Reduced the GPU memory RAM partition to 32MB to have more RAM left while still being able to use a terminal via a 1080p HDMI screen. Set cma=32M in /boot/firmware/cmdline.txt. I did also add a swapfile to free up additional memory by writing inactive pages to the SSD. The default image does not have swap configured.

Added
force_turbo=1

flag to /boot/firmware/config.txt. This will lock the ARM cores to their max clock frequency (1.4GHz). Since the linux kernel doesn't ship with a Pi 3 compatible cpufreq implementation yet, the Pi3b+ would just boot with idle clock (600Mhz) and never change it based on load. This is just a workaround until the CPU frequency scaling drivers made it into the kernel (update: commits made it into kernel 5.3). I didn't experience any CPU temperature issues so far, but i am also not running CPU intensive tasks.

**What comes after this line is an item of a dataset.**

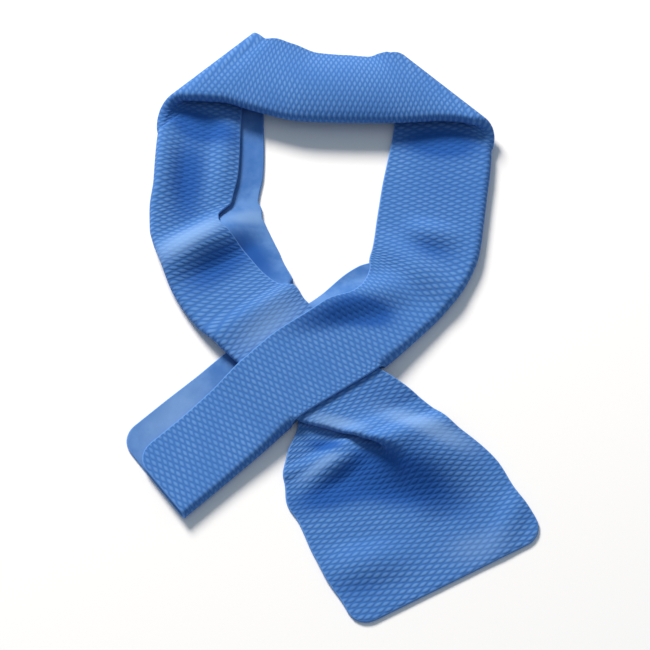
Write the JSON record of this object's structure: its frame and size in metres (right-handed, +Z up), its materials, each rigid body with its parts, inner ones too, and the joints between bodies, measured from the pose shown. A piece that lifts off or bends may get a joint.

The files will get overwritten on kernel updates, I added most of the /etc folder into a local git repository which makes diffs trivial and simplifies maintenance. If the raspi stops booting you can simply plug the SSD USB adapter into a workstation and edit the config files from there, diff, revert etc - very convenient.

USB Issues

I ran into an issue where the SSD connected via USB got disconnected after 5-30 days. This was very annoying to debug because it would not finish writing the kernel log file since virtually everything was on that disconnected drive. After swapping out everything hardware wise, compiling custom kernels (on the raspberry pi btw :) ), even falling back to the raspberry kernel which uses different USB drivers (dwc_otg instead of dwc2) I could not get rid of the disconnects - only delay it. Newer kernels seemed to improve the situation but what finally solved the issue for me was an old USB 2.0 hub i put in front of the SSD-USB adapter. Problem solved.


Thats about it. In case you are wondering what i am using the raspi for: This weblog you are reading right now is running on it (beside other things like a local wiki), for over six month by now, while only using 2-5W, fairly stable :)